Most not-for-profit organisations are using IT to some extent today. Almost all of those organisations could better support their business strategy simply by applying their existing IT more appropriately to their needs. Often, a small investment in some additional IT can 'get most of the way' to meeting needs, whereas the 'whiz bang' solution that would meet all the needs is beyond the organisations means. All too often, opportunities to 'get most of the way' towards the not-for-profit organisation's aims are wasted due to the futile search for an affordable 'whiz bang' solution. A good IT strategy will retain the vision or aspirations, explore the opportunities available and come up with practical, achievable plans for action which support the organisation’s strategic objectives.

We believe that an organisation should revise its IT strategy whenever it revises its business strategy. IT strategies tend to date within 2 to 3 years, so if strategic planning is irregular in your organisation, consider reviewing your IT strategy in between business strategies. For large not-for-profit organisations (possibly 40 to 50 of the largest UK charities and trusts), the effort involved in IT strategy might be several weeks work. For most not-for-profit organisations, the effort involved is anything from one day to a few days' work. The benefits can often flow quickly and reward the effort many times over.

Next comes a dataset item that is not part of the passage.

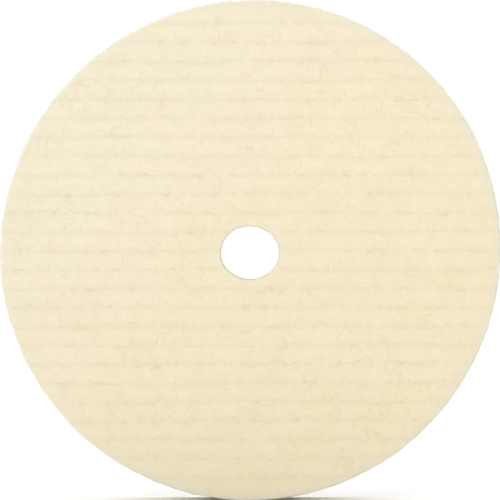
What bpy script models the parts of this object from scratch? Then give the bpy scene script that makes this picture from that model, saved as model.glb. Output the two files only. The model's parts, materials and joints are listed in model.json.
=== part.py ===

The Never-ending, Ideal IT Strategy

“Our organisation would like instant access at the touch of just one button (or the bark of a single command) from any location to all of the organisation's own information and any conceivable external information source. All possible elements of the system should be fully integrated. The systems should be available to all but it should be possible to secure information by restricting access at an infinite number of levels. The systems should be 100% stable and completely reliable. All at negligible cost.”

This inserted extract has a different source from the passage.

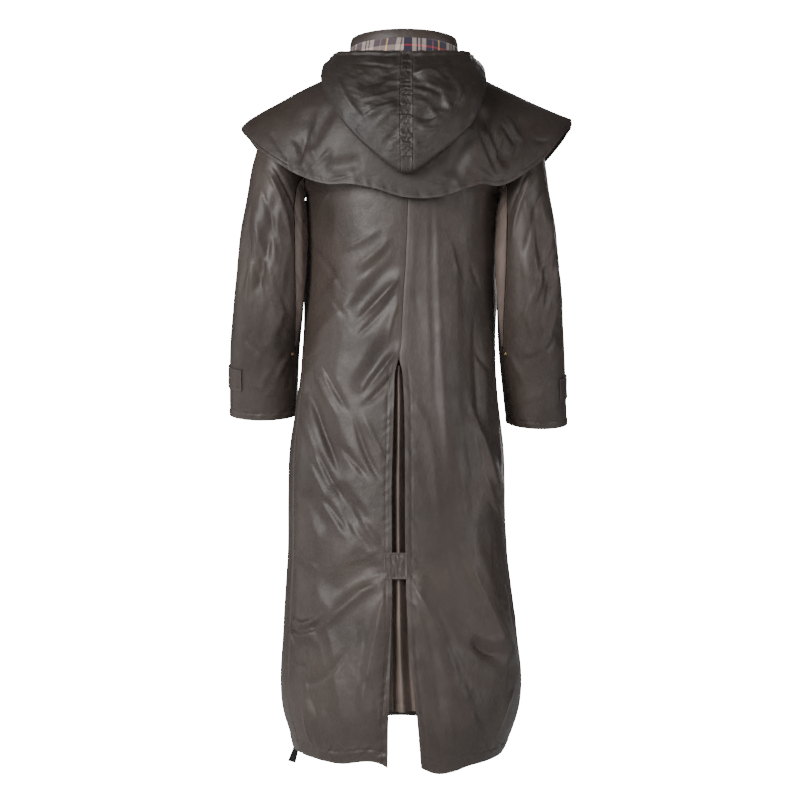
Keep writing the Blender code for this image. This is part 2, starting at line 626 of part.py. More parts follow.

  • A strategy is an integrated set of actions to achieve an organisation's goals.
  • Large and small organisations can use a similar approach to producing a strategy - the same basic approach can be used for organisational and IT strategy.
  • IT strategy is the alignment of the organisation's use of IT with those goals.
  • In most not-for-profit organisations, IT strategy should be devised in conjunction with the organisations strategy or in the aftermath of an organisation's strategic review.
  • One of the biggest challenges for not-for-profit organisations is separating IT needs from IT wants in order to prioritise the use of limited resources to achieve strategic goals (see next chapter).
  • All not-for-profit organisations should benefit from undertaking IT strategy on a sensible scale at fairly regular intervals (every two to four years).